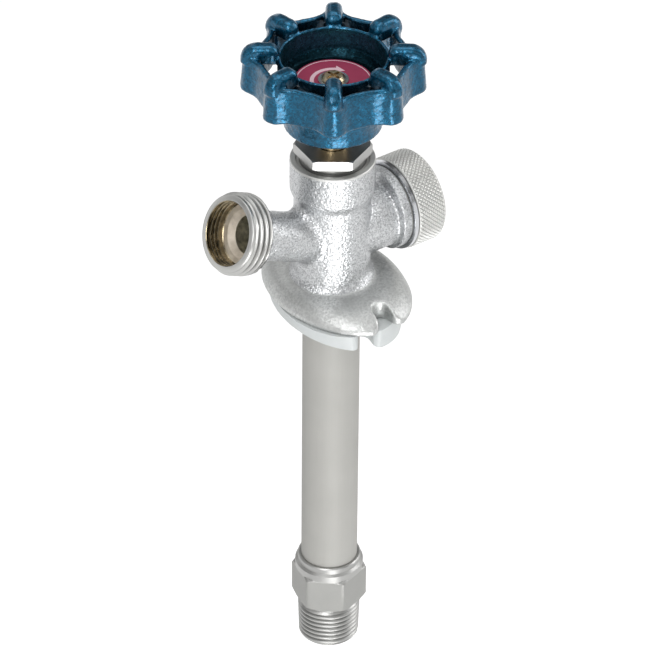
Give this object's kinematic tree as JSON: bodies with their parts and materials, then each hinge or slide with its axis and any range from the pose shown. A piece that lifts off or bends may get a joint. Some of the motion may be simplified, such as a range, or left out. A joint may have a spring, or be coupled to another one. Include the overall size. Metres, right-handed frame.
{
  "type": "sillcock",
  "caption": "Frost-free wall sillcock with a lobed handle wheel, tilted hose outlet, vacuum breaker, wall flange with wedge and a long casing tube to a threaded inlet.",
  "frame": {"origin": "on the tube's axis, in the plane of the wall flange's back face", "axes": "+Z out of the wall along the stem, -X towards the hose outlet (down when installed), +X towards the vacuum breaker, Y through the flange's screw slots"},
  "size_m": [0.082, 0.0588, 0.2379],
  "materials": {
    "cast_plated": "satin nickel plate over a rough casting",
    "machined_plated": "bright nickel plate over machined brass",
    "tube_plated": "satin nickel plate",
    "bare_brass": "machined brass",
    "blue_paint": "metallic blue coat over a casting",
    "red_plate": "red enamelled sheet",
    "wedge_plastic": "translucent white plastic",
    "float_plastic": "moulded plastic",
    "rubber": "moulded rubber",
    "packing": "graphited packing",
    "steel": "plain steel"
  },
  "bodies": {
    "valve_body": {"body": "cast_plated", "casing_tube": "tube_plated", "inlet_fitting": "machined_plated", "packing_nut": "machined_plated", "packing_ring": "packing", "packing_washer": "bare_brass", "stem_bushing": "bare_brass", "breaker_gasket": "rubber", "breaker_bonnet": "machined_plated", "breaker_cap": "machined_plated"},
    "plunger": {"washer_holder": "bare_brass", "retaining_ring": "bare_brass", "seat_washer": "rubber", "washer_screw": "bare_brass"},
    "spindle": {"stem": "bare_brass", "rod_pin": "steel", "operating_rod": "bare_brass", "handle_wheel": "blue_paint", "index_plate": "red_plate", "screw_washer": "steel", "handle_screw": "bare_brass"},
    "poppet": {"breaker_float": "float_plastic", "float_seal": "rubber"},
    "wedge": {"wall_wedge": "wedge_plastic"}
  },
  "joints": [
    {"name": "plunger_lift", "type": "slide", "parent": "valve_body", "child": "plunger", "axis": [0, 0, 1], "range_m": [0, 0.0045]},
    {"name": "handle_turn", "type": "hinge", "parent": "plunger", "child": "spindle", "pos_m": [0, 0, 0.08], "axis": [0, 0, 1], "range_deg": [0, 540]},
    {"name": "float_lift", "type": "slide", "parent": "valve_body", "child": "poppet", "axis": [1, 0, 0], "range_m": [0, 0.002]},
    {"name": "wedge_turn", "type": "hinge", "parent": "valve_body", "child": "wedge", "pos_m": [0, 0, 0], "axis": [0, 0, 1], "continuous": true}
  ],
  "couplings": [
    {"joint": "plunger_lift", "follows": "handle_turn", "m_per_rad": 0.00047746}
  ]
}
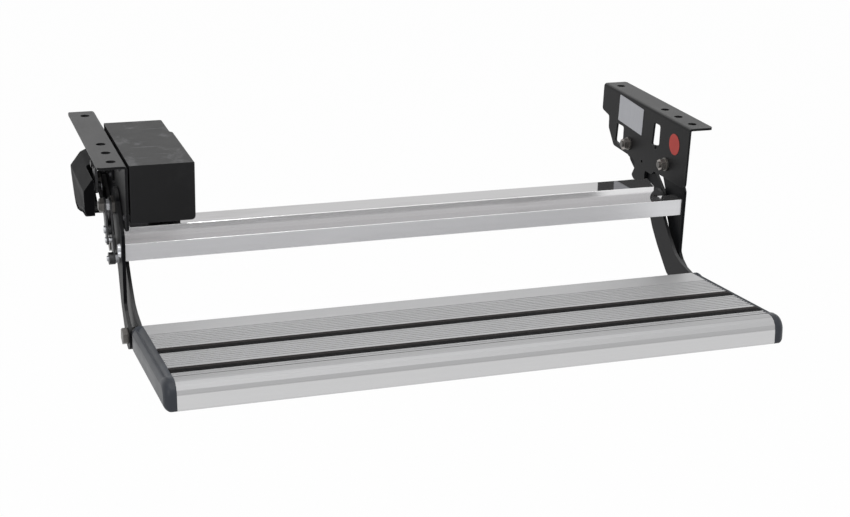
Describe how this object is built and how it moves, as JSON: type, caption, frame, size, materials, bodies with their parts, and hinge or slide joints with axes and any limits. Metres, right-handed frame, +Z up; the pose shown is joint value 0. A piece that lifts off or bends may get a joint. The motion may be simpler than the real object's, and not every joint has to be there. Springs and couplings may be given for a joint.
{
  "type": "caravan pull out step",
  "caption": "Electric pull-out entrance step for a caravan: ribbed aluminium tread on folding four-bar arms under two flanged side brackets.",
  "frame": {"origin": "centre of the rectangle of the four outermost mounting holes, on the top face of the two flanges", "axes": "+X along the tread, to the viewer's right when facing the step; -Y the way the step comes out; +Z up, square to the flanges"},
  "size_m": [0.7508, 0.4913, 0.2085],
  "materials": {
    "black_bracket_paint": "satin black powder coat",
    "black_arm_paint": "satin black powder coat",
    "grey_lever_steel": "dark oiled steel",
    "zinc_steel": "bright zinc plate",
    "dark_bolt_steel": "grey zinc flake",
    "bar_aluminium": "bright mill-finish extrusion",
    "tread_aluminium": "satin anodised",
    "black_cover_plastic": "fine-grained moulding",
    "cap_plastic": "smooth dark blue-grey moulding",
    "strip_rubber": "matt ribbed rubber",
    "bush_bronze": "sintered bronze",
    "washer_nylon": "natural nylon",
    "gearbox_casting": "die-cast",
    "motor_steel": "plated steel can"
  },
  "bodies": {
    "base": {"bracket_left": "black_bracket_paint", "bracket_right": "black_bracket_paint", "motor_cover": "black_cover_plastic", "gearbox": "gearbox_casting", "motor_can": "motor_steel", "shaft_bearing": "gearbox_casting", "linkage_cover": "black_cover_plastic", "cover_screws": "zinc_steel", "gearbox_screws": "zinc_steel", "guard_screws": "zinc_steel", "pivot_bolts": "dark_bolt_steel", "drive_pivot_bolt": "dark_bolt_steel", "pivot_nuts": "zinc_steel", "pivot_washers": "zinc_steel", "thrust_washers": "washer_nylon"},
    "front_arms": {"front_arm_left": "black_arm_paint", "front_arm_right": "black_arm_paint", "front_arm_bushes": "bush_bronze", "tread_pivot_bushes": "bush_bronze", "crossbar": "bar_aluminium", "crossbar_screws": "zinc_steel", "lever_strap": "grey_lever_steel", "drive_lever": "grey_lever_steel", "lever_spacer": "zinc_steel", "lever_pin": "zinc_steel", "lever_rivet": "zinc_steel", "strap_bolt": "zinc_steel", "strap_knob": "grey_lever_steel"},
    "step": {"carrier_left": "black_arm_paint", "carrier_right": "black_arm_paint", "tread": "tread_aluminium", "strip_rear": "strip_rubber", "strip_front": "strip_rubber", "end_cap_left": "cap_plastic", "end_cap_right": "cap_plastic", "tread_screws": "zinc_steel", "tread_pivot_bolts": "dark_bolt_steel", "tread_pivot_spacers": "zinc_steel", "tread_pivot_nuts": "zinc_steel", "coupler_studs": "dark_bolt_steel", "coupler_nuts": "zinc_steel"},
    "rear_links": {"rear_link_left": "black_arm_paint", "rear_link_right": "black_arm_paint", "rear_link_bushes": "bush_bronze", "rear_link_pins": "dark_bolt_steel"},
    "crank": {"drive_crank": "grey_lever_steel", "output_shaft": "zinc_steel", "crank_pin": "zinc_steel"},
    "rod": {"drive_rod": "zinc_steel", "rod_clips": "zinc_steel"}
  },
  "joints": [
    {"name": "arm_swing", "type": "hinge", "parent": "base", "child": "front_arms", "pos_m": [0, -0.0685, -0.06], "axis": [1, 0, 0], "range_deg": [0, 85]},
    {"name": "tread_level", "type": "hinge", "parent": "front_arms", "child": "step", "pos_m": [0, -0.1355, -0.193], "axis": [1, 0, 0], "range_deg": [-85, 0]},
    {"name": "link_swing", "type": "hinge", "parent": "base", "child": "rear_links", "pos_m": [0, 0.0385, -0.062], "axis": [1, 0, 0], "range_deg": [0, 152.73]},
    {"name": "crank_turn", "type": "hinge", "parent": "base", "child": "crank", "pos_m": [0, -0.0005, -0.03], "axis": [1, 0, 0], "range_deg": [0, 85]},
    {"name": "rod_pivot", "type": "hinge", "parent": "crank", "child": "rod", "pos_m": [0, -0.0085, -0.056], "axis": [1, 0, 0], "range_deg": [-85, 0]}
  ],
  "couplings": [
    {"joint": "tread_level", "follows": "arm_swing", "ratio": -1},
    {"joint": "link_swing", "follows": "arm_swing", "ratio": 1.7945},
    {"joint": "crank_turn", "follows": "arm_swing", "ratio": 1},
    {"joint": "rod_pivot", "follows": "arm_swing", "ratio": -1}
  ]
}
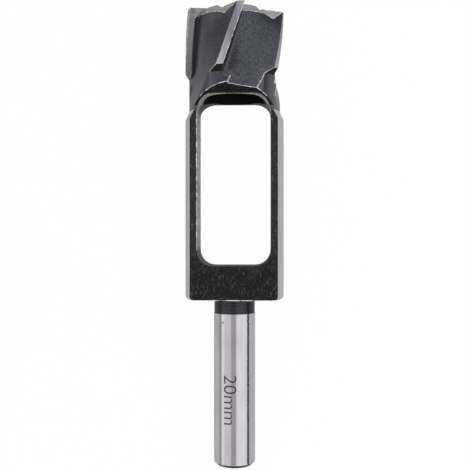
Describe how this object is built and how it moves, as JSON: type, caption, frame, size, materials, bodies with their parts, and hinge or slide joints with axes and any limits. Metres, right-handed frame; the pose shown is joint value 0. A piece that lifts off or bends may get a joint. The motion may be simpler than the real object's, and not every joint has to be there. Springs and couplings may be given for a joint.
{
  "type": "dowel cutter",
  "caption": "Hollow end cutter with helical wings round a bore, a long windowed body with two flats, and a round shank.",
  "frame": {"origin": "centre of the flat end of the shank", "axes": "+Y along the tool's axis towards the teeth, +Z out of the upper flat, which is the one that the picture shows, and +X across the flats to the right in the picture"},
  "size_m": [0.031, 0.1422, 0.0303],
  "materials": {
    "tool_steel": "black oxide with ground lands, shank, body sides and edges"
  },
  "bodies": {
    "root": {"dowel_cutter": "tool_steel"}
  },
  "joints": []
}
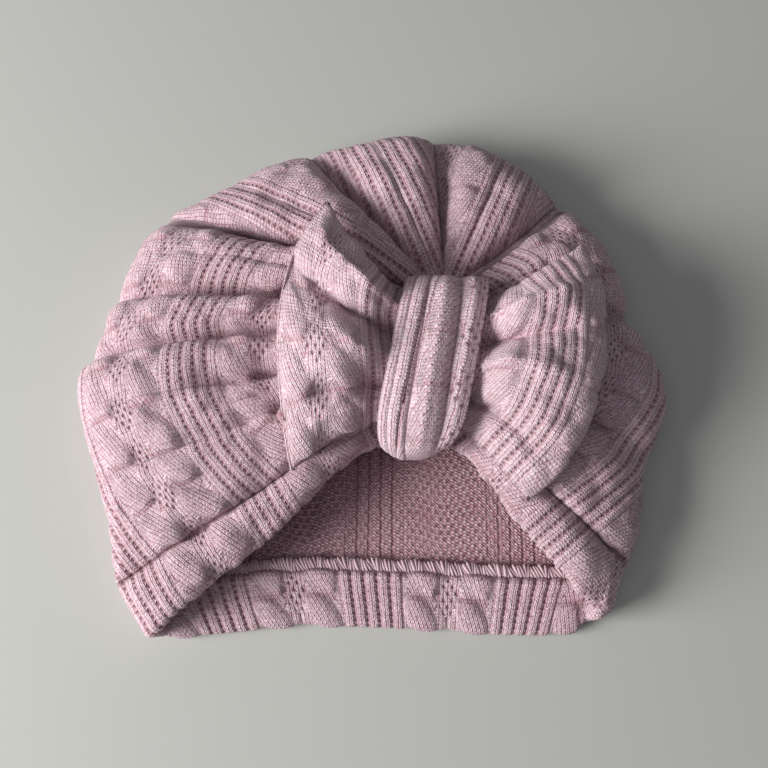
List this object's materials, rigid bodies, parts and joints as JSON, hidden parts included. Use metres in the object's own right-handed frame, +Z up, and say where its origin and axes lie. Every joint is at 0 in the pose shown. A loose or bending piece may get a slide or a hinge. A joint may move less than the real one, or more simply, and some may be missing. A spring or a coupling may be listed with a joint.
{
  "type": "turban headwrap",
  "caption": "Knitted baby turban headwrap lying on its back, with a gathered crown, a hem turned inside and a soft bow held by a pleated wrap.",
  "frame": {"origin": "on the surface that the hat lies on, under the middle of the crown's plan", "axes": "+X across the face to the right in the picture, +Y from the face opening to the top of the crown, +Z up, the way the bow faces"},
  "size_m": [0.2119, 0.1862, 0.0525],
  "materials": {
    "crown_knit": "dusty pink fancy cotton knit",
    "overlock_thread": "pink overlock thread",
    "bow_knit": "dusty pink fancy cotton knit, doubled",
    "knot_knit": "dusty pink fancy cotton knit, pleated"
  },
  "bodies": {
    "root": {"crown": "crown_knit", "hem_overlock": "overlock_thread", "bow": "bow_knit", "knot_wrap": "knot_knit"}
  },
  "joints": []
}
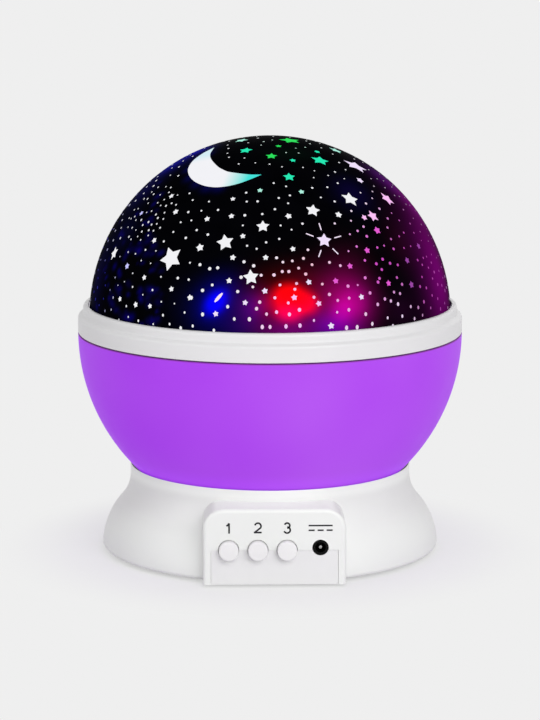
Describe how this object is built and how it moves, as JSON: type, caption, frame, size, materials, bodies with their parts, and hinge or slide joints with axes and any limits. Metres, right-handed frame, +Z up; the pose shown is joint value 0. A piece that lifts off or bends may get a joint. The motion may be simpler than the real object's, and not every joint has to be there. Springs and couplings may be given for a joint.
{
  "type": "star night light projector",
  "caption": "Table-top star projector lamp: a printed star dome on a round bowl that turns on a flared battery base with push buttons and a power socket.",
  "frame": {"origin": "on the floor under the middle of the ball, at the bottom centre of the whole lamp", "axes": "+Z up along the ball's turning axis, control panel facing -Y, +X to the viewer's right"},
  "size_m": [0.134, 0.134, 0.145],
  "materials": {
    "white_shell": "satin-gloss moulded ABS",
    "white_button": "fine matt moulded ABS",
    "purple_bowl": "satin, slightly translucent",
    "star_print_dome": "glossy clear shell printed black, with clear stars and a moon",
    "rubber_foot": "matt",
    "screw_steel": "zinc plated",
    "contact_metal": "nickel plated",
    "cell_wrap": "printed sleeve over a steel can",
    "circuit_board": "solder-masked glass fibre",
    "switch_body": "matt",
    "jack_body": "gloss",
    "jack_pin": "nickel plated",
    "nylon": "natural nylon",
    "motor_case": "zinc plated",
    "shaft_steel": "ground",
    "lead_red": "satin PVC",
    "lead_black": "satin PVC",
    "lead_white": "satin PVC",
    "led_clear": "clear epoxy",
    "led_red_lens": "tinted epoxy",
    "led_green_lens": "tinted epoxy",
    "led_blue_lens": "tinted epoxy"
  },
  "bodies": {
    "base": {"base_housing": "white_shell", "bottom_cover": "white_shell", "rubber_feet": "rubber_foot", "cover_screws": "screw_steel", "aaa_cells": "cell_wrap", "battery_contacts": "contact_metal", "battery_springs": "contact_metal", "control_board": "circuit_board", "tact_switches": "switch_body", "dc_jack": "jack_body", "dc_jack_pin": "jack_pin", "thrust_washer": "nylon", "drive_motor": "motor_case", "motor_screws": "screw_steel", "light_column": "white_shell", "column_screws": "screw_steel", "lamp_board": "circuit_board", "lamp_board_screws": "screw_steel", "led_white": "led_clear", "led_red": "led_red_lens", "led_green": "led_green_lens", "led_blue": "led_blue_lens", "lamp_lead": "lead_white", "motor_lead": "lead_black", "battery_lead": "lead_red"},
    "ball": {"bowl": "purple_bowl", "turntable_gear": "nylon", "turntable_screws": "screw_steel"},
    "shade": {"shade_ring": "white_shell", "star_dome": "star_print_dome"},
    "drive": {"motor_shaft": "shaft_steel", "drive_pinion": "nylon"},
    "push_1": {"button_1": "white_button", "switch_plunger_1": "switch_body"},
    "push_2": {"button_2": "white_button", "switch_plunger_2": "switch_body"},
    "push_3": {"button_3": "white_button", "switch_plunger_3": "switch_body"},
    "door": {"battery_door": "white_shell", "door_screw": "screw_steel"}
  },
  "joints": [
    {"name": "ball_spin", "type": "hinge", "parent": "base", "child": "ball", "pos_m": [0, 0, 0.025], "axis": [0, 0, 1], "continuous": true},
    {"name": "pinion_spin", "type": "hinge", "parent": "base", "child": "drive", "pos_m": [0, 0.03, 0.0225], "axis": [0, 0, 1], "continuous": true},
    {"name": "shade_lift", "type": "slide", "parent": "ball", "child": "shade", "axis": [0, 0, 1], "range_m": [0, 0.07]},
    {"name": "button_1_press", "type": "slide", "parent": "base", "child": "push_1", "axis": [0, 1, 0], "range_m": [0, 0.001], "stiffness_N_per_m": 600, "springref_m": -0.0004},
    {"name": "button_2_press", "type": "slide", "parent": "base", "child": "push_2", "axis": [0, 1, 0], "range_m": [0, 0.001], "stiffness_N_per_m": 600, "springref_m": -0.0004},
    {"name": "button_3_press", "type": "slide", "parent": "base", "child": "push_3", "axis": [0, 1, 0], "range_m": [0, 0.001], "stiffness_N_per_m": 600, "springref_m": -0.0004},
    {"name": "door_drop", "type": "slide", "parent": "base", "child": "door", "axis": [0, 0, -1], "range_m": [0, 0.02]}
  ],
  "couplings": [
    {"joint": "pinion_spin", "follows": "ball_spin", "ratio": 6}
  ]
}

============================================================

* [Work instructions]: Lines of the material that contain the word "from" are to be gathered.

* [Written solution]:
Give this object's kinematic tree as JSON: bodies with their parts and materials, then each hinge or slide with its axis and any range from the pose shown. A piece that lifts off or bends may get a joint. Some of the motion may be simplified, such as a range, or left out. A joint may have a spring, or be coupled to another one. Include the overall size. Metres, right-handed frame.
  "frame": {"origin": "on the surface that the hat lies on, under the middle of the crown's plan", "axes": "+X across the face to the right in the picture, +Y from the face opening to the top of the crown, +Z up, the way the bow faces"},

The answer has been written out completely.